Associative lookup is O(log n)
Find() is O(n)

Just popping that in for clarity as an addendum to Nadrew's post.
i need the return value of the index though, so associative lists don't work

unless the list also had integar values containing the index, like say

list("Bob","Tyler")
list["Bob"]=1
list["Tyler"]=2

instead of a.Find("[b]") i could do a["[b]"] maybe.

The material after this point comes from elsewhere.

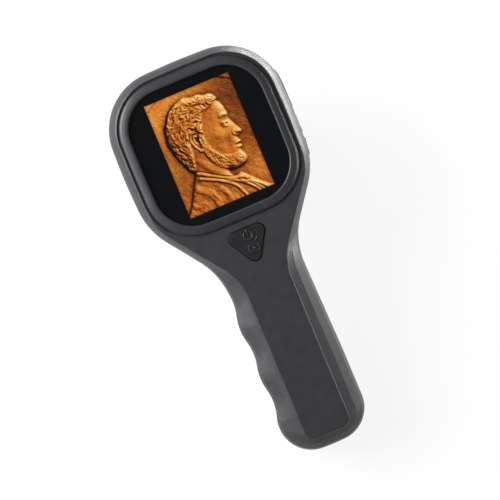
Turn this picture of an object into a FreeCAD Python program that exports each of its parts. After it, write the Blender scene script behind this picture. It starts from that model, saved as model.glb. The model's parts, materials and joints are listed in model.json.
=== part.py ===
import FreeCAD, Part
import math
import operator
import os

import Sketcher
from FreeCAD import Placement, Rotation, Vector

# The device frame: x across the head, y up the handle towards the head's top, z out of the screen.
# Its origin is the middle of the screen, on the flat front face. The whole model is tilted at the
# end into the pose in which the object lies on a table: on the hood's rim and the handle's heel.

SIZES = {
    # Silhouette of the head: half size, where its bowed sides would meet, and the corner radii
    "head_half": 31.2,
    "head_corner_at": 30.3,
    "head_corner_r": 20.4,
    "head_bow_r": 150.0,
    # Edge of the flat front face round the head
    "face_half": 28.85,
    "face_corner_at": 28.1,
    "face_corner_r": 17.6,
    # Shoulders, where the head narrows into the neck, and the neck itself
    "side_shoulder_x": 30.5,
    "side_shoulder_y": -18.5,
    "side_shoulder_r": 25.0,
    "side_neck_x": 14.3,
    "side_neck_y": -40.6,
    "side_neck_r": 25.0,
    "face_shoulder_x": 28.3,
    "face_shoulder_y": -18.9,
    "face_shoulder_r": 18.0,
    "face_neck_x": 8.6,
    "face_neck_y": -45.3,
    "face_neck_r": 20.0,
    # Grip
    "grip_swell_y": -80.0,
    "grip_swell_r": 300.0,
    "side_grip_half": 15.1,
    "face_grip_half": 8.4,
    "side_end_y": -108.9,
    "side_end_corner_r": 11.6,
    "side_end_bow": 0.5,
    "face_end_bow": 0.2,
    "face_end_y": -105.0,
    "face_end_corner_r": 3.0,
    "end_bow_r": 45.0,
    # Finger grooves down the left side of the grip
    "groove_first_y": -53.0,
    "groove_pitch": 17.7,
    "groove_depth": 2.2,
    "groove_round_r": 18.0,
    "groove_last_rise": 7.4,
    "groove_last_r": 8.0,
    "groove_count": 3,
    "face_wave": 0.15,
    # Depths, from the flat front face backwards
    "chamfer_depth": 6.0,
    "parting_depth": 7.5,
    "body_depth": 22.0,
    "wall": 2.0,
    "back_round": 6.0,
    "face_edge_round": 0.7,
    # Window: glass, the rolled bezel round it and the groove outside that
    "glass_half": 24.05,
    "glass_corner_at": 23.75,
    "glass_corner_r": 13.4,
    "glass_thick": 1.2,
    "glass_gap": 0.1,
    "glass_sunk": 0.1,
    "gasket_thick": 0.2,
    "gasket_gap": 0.1,
    "ledge": 1.2,
    "bezel_width": 2.65,
    "bezel_height": 0.75,
    "bezel_round": 0.7,
    "bezel_lip": 0.45,
    "ditch_width": 1.35,
    "ditch_depth": 0.6,
    # Display behind the glass
    "panel_half_width": 17.7,
    "panel_half_height": 23.2,
    "panel_thick": 1.7,
    "panel_gap": 0.1,
    "panel_round": 0.5,
    "frame_gap": 0.05,
    "frame_wall": 1.1,
    "frame_back": 1.0,
    "frame_round": 2.0,
    "frame_border": 3.0,
    "frame_bar_half": 2.0,
    "frame_window_round": 1.5,
    # Main board
    "board_left": 24.4,
    "board_right": 22.6,
    "board_half_height": 17.5,
    "board_depth": 7.9,
    "board_thick": 1.2,
    "board_round": 1.0,
    # Power key: a triangle of three round corners that points down the handle
    "key_top_half": 4.1,
    "key_top_y": -32.6,
    "key_tip_y": -39.7,
    "key_round": 2.3,
    "key_gap": 0.25,
    "key_proud": 0.35,
    "key_edge_round": 0.3,
    "key_flange": 0.9,
    "key_flange_thick": 1.0,
    "key_stem_r": 2.0,
    "key_travel": 0.7,
    "key_stem_length": 0.8,
    "key_seat_gap": 0.05,
    "switch_gap": 0.1,
    "switch_height": 1.3,
    "switch_half": 3.0,
    "switch_round": 0.4,
    "switch_dome_r": 1.4,
    "switch_dome_rise": 0.4,
    "key_board_half": 10.0,
    "key_board_top_y": -29.5,
    "key_board_low_y": -43.4,
    "key_board_thick": 1.0,
    "key_post_r": 1.5,
    "key_post_x": 8.3,
    "key_post_y": -41.4,
    # Keys in the right side wall
    "side_key_z": -13.2,
    "side_key_half_height": 2.3,
    "side_key_proud": 0.3,
    "side_key_dish": 0.5,
    "side_key_gap": 0.3,
    "side_key_round": 1.0,
    "side_key_flange": 0.8,
    "side_key_inner_x": 26.4,
    "side_key_flange_x": 27.5,
    "side_key_flange_round": 0.5,
    "side_key_root": 0.2,
    "side_key_travel": 0.5,
    "rocker_middle_y": 8.6,
    "rocker_half_length": 7.0,
    "short_key_half_length": 2.9,
    "middle_key_y": -4.5,
    "lower_key_y": -12.6,
    "rocker_switch_inset": 2.0,
    "side_switch_height": 1.4,
    "side_switch_half": 1.7,
    "side_switch_nub_r": 0.8,
    "side_switch_nub_rise": 0.4,
    "side_switch_gap": 0.15,
    "side_board_thick": 1.0,
    "side_board_half_length": 16.6,
    "side_board_half_height": 3.6,
    "side_board_round": 0.5,
    # Cuts through the walls, which start clear of them
    "side_cut_x": 35.0,
    "end_cut_y": 113.0,
    "wall_cut": 8.0,
    # Snout: collar on the rear shell, the fixed sleeve and the focus ring that turns on it
    "collar_r": 24.5,
    "collar_height": 2.5,
    "collar_round": 1.2,
    "sleeve_r": 17.9,
    "sleeve_bore_r": 13.0,
    "sleeve_flange_r": 22.3,
    "sleeve_flange_thick": 2.9,
    "seat_gap": 0.1,
    "ring_r": 23.0,
    "ring_height": 10.5,
    "ring_gap": 0.3,
    "running_gap": 0.05,
    "ring_rib_count": 32,
    "ring_rib_cut_r": 1.5,
    "ring_rib_depth": 0.75,
    "ring_edge": 0.9,
    # Focus drive: two pins on the barrel, in straight slots and in slanted grooves in the ring
    "focus_turn": 150.0,
    "focus_travel": 5.0,
    "pin_r": 1.0,
    "pin_gap": 0.06,
    "pin_reach": 19.2,
    "pin_rest_z": -32.0,
    "pin_groove_r": 19.5,
    "pin_groove_spare": 4.0,
    "pin_groove_inside": 0.5,
    "pin_sunk": 0.3,
    # Lens barrel
    "barrel_top_z": -23.8,
    "barrel_tip_z": -35.3,
    "barrel_bore_r": 9.0,
    "barrel_stop_r": 7.4,
    "barrel_mouth_r": 9.6,
    "barrel_lip": 1.2,
    "lens_thick": 2.6,
    "lens_bulge": 0.8,
    "lens_rim": 0.8,
    "lens_middle": 0.4,
    "lens_gap": 0.05,
    "spacer_length": 2.4,
    "spacer_wall": 1.4,
    "retainer_length": 1.2,
    # Lamp board and clear hood at the tip
    "hood_flange_r": 21.0,
    "hood_flange_thick": 1.5,
    "hood_r": 18.6,
    "hood_wall": 1.5,
    "hood_length": 7.9,
    "hood_edge": 0.3,
    "lamp_board_thick": 1.0,
    "lamp_board_hole_r": 9.2,
    "lamp_board_gap": 0.1,
    "lamp_count": 8,
    "lamp_ring_r": 13.0,
    "lamp_half": 1.4,
    "lamp_half_length": 1.68,
    "lamp_height": 0.9,
    # Image sensor
    "sensor_board_half": 13.4,
    "sensor_board_thick": 1.2,
    "sensor_board_round": 1.0,
    "sensor_half": 4.5,
    "sensor_height": 1.2,
    "sensor_round": 0.3,
    # Screws
    "boss_r": 2.5,
    "boss_end_depth": 16.0,
    "post_r": 3.2,
    "post_seat": 2.0,
    "screw_head_r": 2.0,
    "screw_head_height": 1.5,
    "screw_shank_r": 1.0,
    "screw_length": 9.0,
    "screw_tip_gap": 0.5,
    "screw_hole_gap": 0.15,
    "screw_grip_gap": 0.02,
    "head_boss_x": 21.8,
    "head_boss_y": 20.6,
    "neck_boss_y": -48.6,
    "end_boss_x": 7.7,
    "end_boss_y": -93.0,
    "small_screw_r": 0.8,
    "small_screw_head_r": 1.5,
    "small_screw_head": 1.0,
    "small_screw_length": 3.6,
    "small_screw_tip_gap": 0.2,
    "sleeve_screw_at": 19.9,
    "sensor_screw_at": 11.7,
    # Battery
    "battery_half_width": 8.6,
    "battery_top_y": -53.5,
    "battery_low_y": -89.3,
    "battery_thick": 10.0,
    "battery_round": 1.6,
    "battery_corner": 2.0,
    "battery_pad_thick": 1.2,
    "battery_pad_inset_x": 2.0,
    "battery_pad_inset_y": 3.0,
    "battery_pad_round": 1.0,
    # Socket in the handle's end and its board
    "usb_half_width": 4.47,
    "usb_height": 3.2,
    "usb_length": 7.3,
    "usb_shell": 0.35,
    "usb_gap": 0.15,
    "usb_depth": 12.8,
    "usb_end_gap": 0.4,
    "usb_back": 1.0,
    "usb_tongue_half": 3.3,
    "usb_tongue_half_thick": 0.35,
    "usb_tongue_round": 0.2,
    "usb_tongue_inset": 0.8,
    "usb_tongue_root": 0.1,
    "usb_board_half": 4.9,
    "usb_board_length": 11.0,
    "usb_board_inset": 2.6,
    "usb_board_thick": 1.0,
    "usb_board_round": 0.8,
    # Memory-card socket in the left wall
    "card_y": 6.0,
    "card_half_width": 7.0,
    "card_height": 1.9,
    "card_outer_x": -28.3,
    "card_length": 14.5,
    "card_slot_half": 5.7,
    "card_slot_height": 1.1,
    "card_slot_round": 0.4,
    "card_mouth_round": 0.3,
    "card_case_round": 0.5,
    "card_back": 1.5,
    # Flat cables
    "flex_half": 4.0,
    "flex_thick": 0.3,
    "display_flex_inset": 3.0,
    "display_flex_x": -8.0,
    "key_flex_inset": 4.0,
    "key_flex_drop": 1.5,
}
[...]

would this be faster than O(n)?
In response to Mista-mage123
var/list/L = list("Bob","Tyler","Mark"=list("Age"=10))

L.Find("Bob") //returns 1
L[1] //returns "Bob"
L[3][1] //returns "Age"
L[3]["Age"] //returns 10
var/list/blah = L["Mark"] //stores the value associated with Mark, which happens to be a list
blah["Age"] //returns 10
blah[1] //returns "Age"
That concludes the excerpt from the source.